>> START
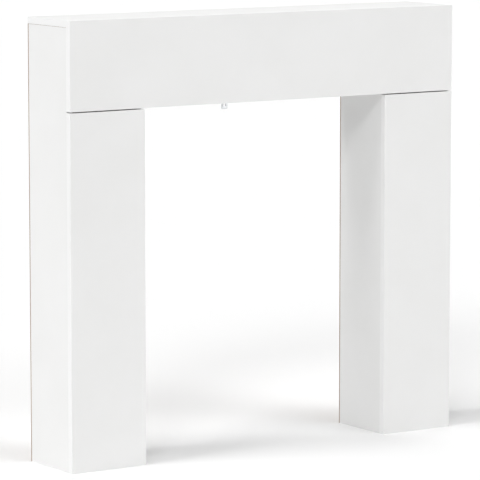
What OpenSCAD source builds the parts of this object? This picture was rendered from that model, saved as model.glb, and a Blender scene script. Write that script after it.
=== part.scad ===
// Fireplace mantelpiece made of flat boards: a hollow header on hollow legs, and a bracket to a wall.
// X runs along the mantelpiece, -Y is its front, +Y is the wall side, and Z = 0 is the floor.

/* [Overall] */
// Width across both legs
width = 1040; // [760:5:1600]
// Height from the floor to the top
height = 1000; // [700:5:1400]
// Depth from the front boards to the wall
depth = 180; // [120:5:350]

/* [Legs and header] */
// Width of each leg
leg_w = 192; // [100:1:260]
// Height of the header's front board
header_h = 199; // [120:1:300]
// Open joint between the header's front board and each leg's
front_gap = 2.5; // [1:0.5:6]

/* [Boards] */
// Thickness of the faced boards
board_t = 15; // [12:0.5:22]
// Thickness of the thin boards behind
back_t = 3; // [2.5:0.5:6]

/* [Wall bracket] */
// Width of the bracket's strip
bracket_w = 16; // [14:1:30]
// Thickness of the strip
bracket_t = 2; // [1.5:0.5:3]
// Drop of the upright part below the header
bracket_drop = 32; // [28:1:60]
// Reach of the flat part under the header
bracket_reach = 26; // [22:1:60]
// Outside radius of the bend
bend_r = 3.5; // [3:0.5:6]
// Radius of the corners at both ends
corner_r = 2; // [1:0.5:4]
// Width of the slot for the wall screw
slot_w = 5; // [4.5:0.5:8]
// Length of the slot, end to end
slot_l = 12; // [10:1:16]
// Metal left below the slot
slot_edge = 6; // [5:1:12]

/* [Bracket screw] */
// Diameter of the shank
screw_d = 4; // [3:0.5:5]
// Diameter of the pan head
head_d = 8; // [6:0.5:10]
// Height of the pan head
head_h = 2.4; // [2:0.2:3.2]
// Diameter of the sphere that domes the head
dome_d = 12; // [11:1:20]
// Length of the pointed tip
tip_l = 4; // [3:0.5:6]
// Width of the cross recess, tip to tip
recess_w = 4.4; // [3:0.2:5]
// Width of each of its wings
recess_t = 1; // [0.6:0.1:1.4]
// Depth of the recess
recess_h = 1.4; // [0.8:0.1:1.8]
// Distance from the bracket's free end to the screw
hole_edge = 9; // [7:1:14]
// Board left above the screw's tip
screw_cover = 3; // [1:0.5:5]
// Radial gap round the shank
shank_gap = 0.2; // [0.1:0.1:0.5]

/* [Hidden] */
$fn = 48;
cut = 1;  // how far a cutter runs past a surface
half_w = width / 2;
front_y = -depth / 2;
wall_y = depth / 2;
carcass_y = front_y + board_t;  // the front boards cover the edges of all the others
back_y = wall_y - back_t;
top_z = height - board_t;
header_z = height - header_h;
leg_in = half_w - leg_w;
bracket_z = header_z - bracket_drop;
screw_y = wall_y - bracket_reach + hole_edge;
screw_top = header_z + board_t - screw_cover;
LEFT = -1;
RIGHT = 1;

// A flat board between two x, two y and two z values
module slab(x, y, z) {
    translate([x[0], y[0], z[0]])
        cube([x[1] - x[0], y[1] - y[0], z[1] - z[0]]);
}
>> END
_WHAT YOU NEED TO DO:_ Return every line above in which the string "that" occurs.

_EXPECTED ANSWER:_
What OpenSCAD source builds the parts of this object? This picture was rendered from that model, saved as model.glb, and a Blender scene script. Write that script after it.
// Diameter of the sphere that domes the head